Now, all that said, in the minute I have left, let me briefly assess the film. Liturgically and theologically, I find “The Passion of the Christ” very troubling in two respects: its anti-Judaism, and its atonement theology.

Anti-Judaism: The portrait of Caiaphas, the Jewish high priest, is unfortunate and intolerable. Gibson imagines extra-biblical scenes in which Pontius Pilate’s situation is portrayed as complicated and difficult, but Caiaphas appears as the blank face of evil. And yet the New Testament’s passion narratives provide Gibson (and all other passion play writers!) opportunities to complicate the portrait of Caiaphas, too: John 11, for example, gives us a human and understandable rationale for Jewish opposition to Jesus, namely, the fear that if Jesus be allowed to become wildly popular, the Romans will clamp down on the movement and the whole Jewish nation besides.
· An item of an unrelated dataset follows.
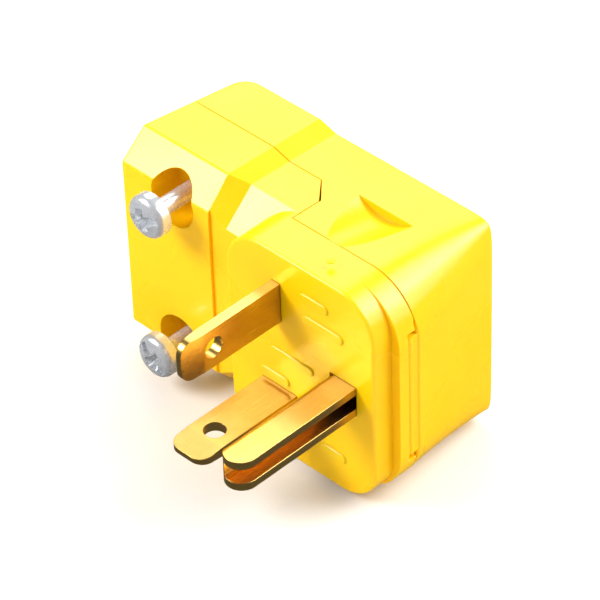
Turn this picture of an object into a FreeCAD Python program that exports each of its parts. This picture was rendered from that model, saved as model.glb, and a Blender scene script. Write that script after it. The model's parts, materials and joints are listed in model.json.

Gibson’s portrait of Caiaphas – as an inexplicably bloodthirsty opponent, chillingly familiar from the history of Christian anti-Jewish passion plays – is amnesiac and irresponsible filmmaking.

Atonement theology: It does not bother me that the film is extremely violent. The passion narratives tell extremely violent stories. But I am deeply concerned about the way violence functions in the film, and the way it seems bound up with an atonement theology that I think is mistaken. Gibson seems to feel that the more Jesus suffers, the more of the world’s sin he carries, and so the more he loves his sheep. But his equation leads him to have Jesus undergo an unprecedented amount of violence, and demonstrate a superhuman capacity for endurance.

But Jesus is not superhuman! He is, in the words of Chalcedon, “fully human.” And moreover, the end result of this superhumanity (and superheroism) is that Jesus is portrayed as the one sufferer above all others. But this portrait, to my mind, is a reversal of the true meaning of the passion of Jesus Christ. Jesus is not the one sufferer above all others – he is the sufferer with all others, not exceeding them, but joining them, even today, wherever agonies are borne among the human family.